Dollar General also said that its core customers were spending more on low-margin essential items. At the same time, the company reported more customers with higher incomes coming through its doors.
“While we have attracted and retained a significant number of customers in higher income brackets in recent years, our guidance does not assume a significant trade-in benefit for this year,” Dilts said, referring to the effects of a shift in customer income profiles.
Dollar General reported net sales in the first quarter that ended May 5 increased 6.8 per cent to $9.3bn, missing analysts’ expectations for revenue of $9.46bn, as customer traffic declined and sales fell in apparel, home and seasonal categories. Among the economic drags on the company were lower tax refunds than customers expected, reductions in government food assistance payments and poor weather in March and April.

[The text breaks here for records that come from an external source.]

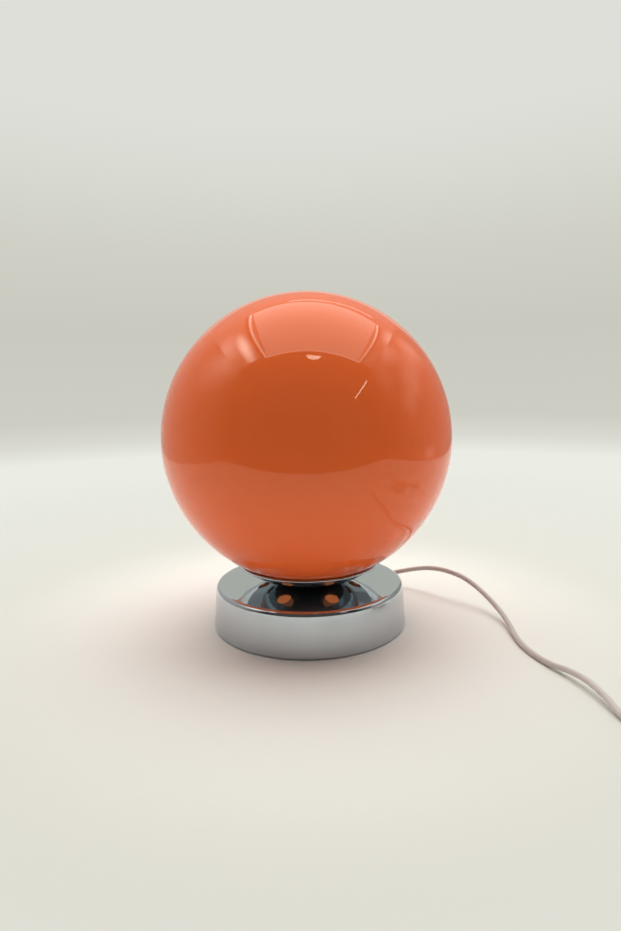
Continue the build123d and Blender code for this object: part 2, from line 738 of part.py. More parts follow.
crown = 2.9
rise = rocker_r * tan(radians(rocker_tilt))
with BuildPart() as rocker_upright:
    with BuildSketch(rocker_side):
        Circle(rocker_r)
        with BuildLine():
            Polyline((0, crown), (rocker_r, crown + rise), (rocker_r, -1), (4, -4.5), (-4, -4.5),
                     (-rocker_r, -1), (-rocker_r, crown + rise), close=True)
        make_face(mode=Mode.INTERSECT)
        Circle(axle_r + 0.07, mode=Mode.SUBTRACT)
    extrude(amount=rocker_w / 2, both=True)
rocker_axis = Axis((switch_x + switch_len / 2, switch_y, rocker_z), (0, 1, 0))
with BuildPart() as switch_rocker:
    add(rocker_upright.part.rotate(rocker_axis, -rocker_tilt))
write(switch_rocker, "switch_rocker")

with BuildPart() as rocker_axle:
    with BuildSketch(rocker_side):
        Circle(axle_r)
    extrude(amount=rocker_w / 2 + 2.1, both=True)
write(rocker_axle, "rocker_axle")

sheath_len = 10.0
with BuildPart() as switch_sheaths:
    with BuildSketch(switch_front):
        Circle(cord_r)
    extrude(amount=sheath_len)
    with BuildSketch(switch_front.offset(switch_len)):
        Circle(cord_r)
    extrude(amount=-sheath_len)
write(switch_sheaths, "switch_sheaths")

terminal_x = 9.5
terminal_y = -6.0
terminal_top_z = switch_wall + 4.5
with BuildPart() as switch_terminals:
    with BuildSketch(switch_plan.offset(switch_wall)):
        with Locations((terminal_x, terminal_y), (-terminal_x, terminal_y)):
            Rectangle(6, 5)
    extrude(amount=terminal_top_z - switch_wall)
write(switch_terminals, "switch_terminals")

with BuildPart() as switch_blade:
    with BuildSketch(switch_side.offset(-terminal_y)):
        with BuildLine():
            Polyline((-terminal_x - 2.5, terminal_top_z), (-5.5, terminal_top_z), (-1, terminal_top_z + 2),
                     (3, terminal_top_z + 2), (terminal_x, terminal_top_z + 1),
                     (terminal_x, terminal_top_z + 1.5), (3, terminal_top_z + 2.5),
                     (-1.2, terminal_top_z + 2.5), (-5.7, terminal_top_z + 0.5),
                     (-terminal_x - 2.5, terminal_top_z + 0.5), close=True)
        make_face()
    extrude(amount=2, both=True)
write(switch_blade, "switch_blade")

inner_x = switch_len / 2 - sheath_len


def in_switch(x, y, z):
    """Point in the row's frame from one in the switch's plan."""
    return (switch_plan.origin.X + x, switch_y + y, z)


with BuildPart() as switch_cores:
    add(tube([in_switch(-inner_x, wire_offset, switch_z), in_switch(-inner_x + 2, wire_offset, switch_z),
              in_switch(-inner_x + 7, 4, 6), in_switch(-6, 6.5, 4), in_switch(6, 6.6, 4),
              in_switch(inner_x - 7, 4, 6), in_switch(inner_x - 2, wire_offset, switch_z),
              in_switch(inner_x, wire_offset, switch_z)], core_r, "through core").part)
    for side in (-1, 1):
        add(tube([in_switch(side * inner_x, -wire_offset, switch_z),
                  in_switch(side * (inner_x - 2), -wire_offset, switch_z),
                  in_switch(side * (inner_x - 4.2), -3.8, 6),
                  in_switch(side * (terminal_x + 5.4), terminal_y, 4.4),
                  in_switch(side * (terminal_x + 3.1), terminal_y, 4.4)], core_r, "switched core").part)
write(switch_cores, "switch_cores")

# ---------------------------------------------------------------- free cord, switch to coil
switch_end_x = switch_x + switch_len
coil_start_y = coil_y - 2 * cord_r
switch_side_cord = [(switch_end_x, switch_y, switch_z), (switch_end_x + 14, switch_y, switch_z),
                    (365, -237.5, 5.6), (375.3, -225.3, 3.0), (378.3, -208.5, cord_r),
                    (373.6, -191.1, cord_r), (365.2, -175.2, cord_r), (coil_x, -159, cord_r),
                    (coil_x, coil_start_y, cord_r)]
write(tube(switch_side_cord, cord_r, "free_cord_switch"), "free_cord_switch")

# ---------------------------------------------------------------- coil of spare cord, two layers
turn_step = cord_r + coil_turn_gap / 2
layer_step = 2 * cord_r + coil_layer_gap


def half_turns():
    """Radius and height of each half turn: in along the lower layer, out along the upper one."""
    inward = [(coil_r - k * turn_step, cord_r) for k in range(coil_half_turns_in)]
    last = coil_r - (coil_half_turns_in - 1) * turn_step
    outward = [(last + k * turn_step, cord_r + layer_step) for k in range(coil_half_turns_out)]
    return inward, coil_r - coil_half_turns_in * turn_step, outward


def coil_arcs():
    """The coil's line as plain arcs: (start, middle, end) for each."""
    inward, climb_r, outward = half_turns()
    x, heading, arcs = coil_x, 1, []

    def flat(radius, z):
        nonlocal x, heading
        end = x - heading * 2 * radius
        arcs.append(((x, coil_y, z), ((x + end) / 2, coil_y + heading * radius, z), (end, coil_y, z)))
        x, heading = end, -heading

    for radius, z in inward:
        flat(radius, z)
    end = x - heading * 2 * climb_r
    middle = ((x + end) / 2, coil_y + heading * sqrt(climb_r**2 + layer_step**2 / 4), cord_r + layer_step / 2)
    climb = ((x, coil_y, cord_r), middle, (end, coil_y, cord_r + layer_step), heading)
    x, heading = end, -heading
    split = len(arcs)
    for radius, z in outward:
        flat(radius, z)
    return arcs[:split], climb, arcs[split:]


with BuildPart() as cord_coil:
    lower_arcs, climb, upper_arcs = coil_arcs()
    with BuildLine() as coil_line:
        Line((coil_x, coil_start_y, cord_r), (coil_x, coil_y, cord_r))
        for start, middle, end in lower_arcs:
            ThreePointArc(start, middle, end)
        rising = TangentArc(climb[0], climb[1], tangent=(0, climb[3], 0))
        TangentArc(climb[1], climb[2], tangent=rising % 1)
        for start, middle, end in upper_arcs:
            ThreePointArc(start, middle, end)
        coil_end = upper_arcs[-1][2]
        Line(coil_end, (coil_end[0], coil_y + 2 * cord_r, coil_end[2]))
    with BuildSketch(Plane(origin=(coil_x, coil_start_y, cord_r), z_dir=(0, 1, 0))):
        Circle(cord_r)
    sweep()
write(cord_coil, "cord_coil")


def least_gap(line, apart):
    """Least free gap between stretches of the coil that lie apart along its length."""
    length = line.length
    count = int(length / 3)
    spots = [line @ (i / count) for i in range(count + 1)]
    skip = int(apart / (length / count)) + 1
    return min((spots[i] - spots[j]).length for i in range(count + 1) for j in range(i + skip, count + 1)) \
        - 2 * cord_r


coil_wire = coil_line.wires()[0]
print(f"cord_coil: length {coil_wire.length:.1f}, volume {cord_coil.part.volume:.0f}, "
      f"section x length {pi * cord_r**2 * coil_wire.length:.0f}, "
      f"least gap {least_gap(coil_wire, 8 * cord_r):.2f}")

# ---------------------------------------------------------------- free cord, coil to plug
plug_x = coil_x + 1.5
plug_z = plug_t / 2
tail_y = coil_end[1] + 2 * cord_r + 44
plug_cord = [(coil_x, coil_y + 2 * cord_r, coil_end[2]), (coil_x, coil_y + 2 * cord_r + 15, coil_end[2]),
             (plug_x, tail_y - 15, plug_z), (plug_x, tail_y, plug_z)]
write(tube(plug_cord, cord_r, "free_cord_plug"), "free_cord_plug")

# ---------------------------------------------------------------- two-pin plug


def plug_plane(along):
    """Plane across the plug, a distance along it from the tail's end."""
    return Plane(origin=(plug_x, tail_y + along, plug_z), x_dir=(-1, 0, 0), z_dir=(0, 1, 0))


with BuildPart() as plug_body:
    with BuildSketch(plug_plane(plug_tail_len)):
        RectangleRounded(plug_w * 0.45, plug_t * 0.9, plug_t * 0.4)
    with BuildSketch(plug_plane(plug_tail_len + plug_len * 0.6)):
        RectangleRounded(plug_w * 0.94, plug_t, plug_t * 0.45)
    with BuildSketch(plug_plane(plug_tail_len + plug_len)):
        RectangleRounded(plug_w, plug_t, plug_t * 0.45)
    loft(ruled=True)
    fillet(plug_body.edges().group_by(Axis.Y)[-1], 0.8)
    with BuildSketch(plug_plane(0)):
        Circle(plug_tail_r - 1.2)
    with BuildSketch(plug_plane(plug_tail_len)):
        Circle(plug_tail_r)
    loft()
    with BuildSketch(plug_plane(plug_tail_len)):
        Circle(plug_tail_r)
    extrude(amount=3)
    for groove in range(4):
        with BuildSketch(plug_plane(5 + 5 * groove)):
            Circle(2 * plug_tail_r)
            Circle(plug_tail_r - 1.4 + 0.14 * groove, mode=Mode.SUBTRACT)
        extrude(amount=1.8, mode=Mode.SUBTRACT)
    with BuildSketch(plug_plane(plug_tail_len + plug_len)):
        with Locations((pin_span / 2, 0), (-pin_span / 2, 0)):
            Circle(pin_r)
    extrude(amount=-12, mode=Mode.SUBTRACT)
write(plug_body, "plug_body")

with BuildPart() as plug_pins:
    with BuildSketch(plug_plane(plug_tail_len + plug_len - 12)):
        with Locations((pin_span / 2, 0), (-pin_span / 2, 0)):
            Circle(pin_r)
    extrude(amount=12 + pin_len)
    fillet(plug_pins.edges().group_by(Axis.Y)[-1], pin_r * 0.8)
    with BuildSketch(plug_plane(plug_tail_len + plug_len)):
        with Locations((pin_span / 2, 0), (-pin_span / 2, 0)):
            Circle(2 * pin_r)
            Circle(pin_r - 0.35, mode=Mode.SUBTRACT)
    extrude(amount=pin_sleeve_len, mode=Mode.SUBTRACT)
write(plug_pins, "plug_pins")

with BuildPart() as pin_sleeves:
    with BuildSketch(plug_plane(plug_tail_len + plug_len)):
        with Locations((pin_span / 2, 0), (-pin_span / 2, 0)):
            Circle(pin_r)
            Circle(pin_r - 0.35, mode=Mode.SUBTRACT)
    extrude(amount=pin_sleeve_len)
write(pin_sleeves, "pin_sleeves")
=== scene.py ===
import json
from math import cos, pi, radians, sin

import bmesh
import bpy
import numpy as np
from mathutils import Matrix, Vector


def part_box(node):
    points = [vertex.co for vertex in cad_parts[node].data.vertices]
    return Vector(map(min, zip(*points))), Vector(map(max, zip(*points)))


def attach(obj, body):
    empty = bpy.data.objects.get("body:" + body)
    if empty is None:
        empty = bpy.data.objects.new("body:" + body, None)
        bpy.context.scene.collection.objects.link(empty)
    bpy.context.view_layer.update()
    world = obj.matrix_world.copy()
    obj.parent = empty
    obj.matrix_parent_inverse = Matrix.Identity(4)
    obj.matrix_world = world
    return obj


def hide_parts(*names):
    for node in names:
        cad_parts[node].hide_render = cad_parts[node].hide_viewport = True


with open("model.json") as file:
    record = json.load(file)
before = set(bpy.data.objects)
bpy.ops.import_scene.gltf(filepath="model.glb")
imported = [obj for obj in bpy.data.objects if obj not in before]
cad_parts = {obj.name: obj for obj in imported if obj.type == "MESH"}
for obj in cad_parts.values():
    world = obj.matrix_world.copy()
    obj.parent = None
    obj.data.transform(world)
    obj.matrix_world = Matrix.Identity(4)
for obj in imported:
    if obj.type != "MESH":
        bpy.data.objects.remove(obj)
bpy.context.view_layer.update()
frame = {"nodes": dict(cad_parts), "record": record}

# Glass globe table lamp. Metres, Z up, the lamp stands on z = 0 and the camera side is -Y.
# Every new surface is worked out with numpy as a grid of points and stays at the origin, unturned.

MM = 0.001
nodes = frame["nodes"]

# ---------------------------------------------------------------- sizes shared with the part, in mm
globe_r, globe_wall, neck_r = 125.0, 3.0, 51.0
casing_t = 0.8                      # orange glass over the opal lining
layer_gap = 0.02                    # keeps the two layers' faces apart
cord_r = 2.3
exit_angle, exit_z = 48.0, 13.8
exit_start = 90.1                   # where the free cord begins, from the lamp's axis
switch_z = 8.0                      # the cord's axis in the switch
switch_in, switch_out, switch_y = 274.0, 336.0, -243.0
coil_r, coil_step = 37.0, 2.55      # half turn on the cord's axis, and its change at each half turn
coil_centre = (323.0, -140.0)
coil_layer = 5.05
coil_half_turns = 8                 # in each layer, the climb counted with the lower one


# ---------------------------------------------------------------- materials
def linear(code):
    """sRGB hex to linear RGBA: c / 12.92 in the dark, ((c + 0.055) / 1.055) ** 2.4 above."""
    channels = [int(code[k:k + 2], 16) / 255 for k in (0, 2, 4)]
    return [c / 12.92 if c <= 0.04045 else ((c + 0.055) / 1.055) ** 2.4 for c in channels] + [1.0]


def add(tree, kind, inputs=None, **properties):
    """One node. Its inputs, by name or number, take another node's socket or a value of their own."""
    made = tree.nodes.new(kind)
    for key, value in properties.items():
        setattr(made, key, value)
    for key, given in (inputs or {}).items():
        if isinstance(given, bpy.types.NodeSocket):
            tree.links.new(given, made.inputs[key])
        else:
            made.inputs[key].default_value = given
    return made


def blank(name):
    """A new material, its empty node tree and its output's surface socket."""
    made = bpy.data.materials.new(name)
    made.use_nodes = True
    tree = made.node_tree
    tree.nodes.clear()
    return made, tree, add(tree, "ShaderNodeOutputMaterial").inputs["Surface"]


patch_mm = 22                       # size of the soft patches in a finish's colour


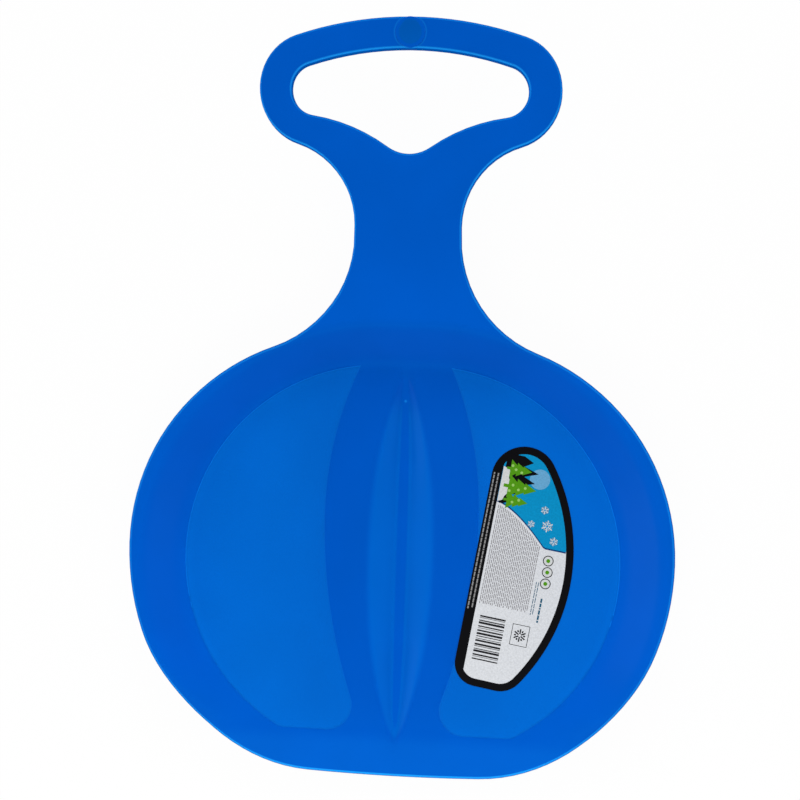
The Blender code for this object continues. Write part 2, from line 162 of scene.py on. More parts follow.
places = np.array([vertex.co for vertex in body.data.vertices])
rise = body.data.attributes.new("rise", "FLOAT", "POINT")
rise.data.foreach_set("value", places[:, 2] - height(places[:, 0], places[:, 1] - SEAT_MIDDLE))
bpy.ops.object.mode_set(mode="EDIT")
bpy.ops.mesh.select_all(action="SELECT")
bpy.ops.mesh.subdivide(number_cuts=CUTS)
bpy.ops.object.mode_set(mode="OBJECT")

places = np.array([vertex.co for vertex in body.data.vertices])
across = np.abs(places[:, 0])
ahead = places[:, 1] - SEAT_MIDDLE
rises = np.zeros(len(places))
body.data.attributes["rise"].data.foreach_get("value", rises)
body.data.attributes.remove(body.data.attributes["rise"])
places[:, 2] = np.maximum(height(places[:, 0], ahead) + rises, 0)
body.data.vertices.foreach_set("co", places.ravel())
bpy.ops.object.shade_smooth_by_angle(angle=SHARP_ANGLE)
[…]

“We believe the macro headwinds have had a disproportionate impact on our core customer,” chief executive Jeff Owen said. “We continue to see signs of increasing financial strain on our customers as they seek affordable options, including increased reliance on private brands and items at or below the $1 price point.”
Same-store sales, which strip out the effects of new store openings, increased only 1.6 per cent in the quarter. Owen said on a call with investors that same-store sales declined 2 per cent in April, with the weak trend continuing into May. Dollar General cut capital spending plans for the fiscal year and will only open 990 new stores instead of the previously planned 1,050.
The company now expects same-store sales growth to be in the range of about 1-2 per cent for the fiscal year, compared with previous expectations between 3 -3.5 per cent. Earnings per diluted share are expected to range from no change to a decline of 8 per cent this year, compared with previous guidance of growth of 4-6 per cent.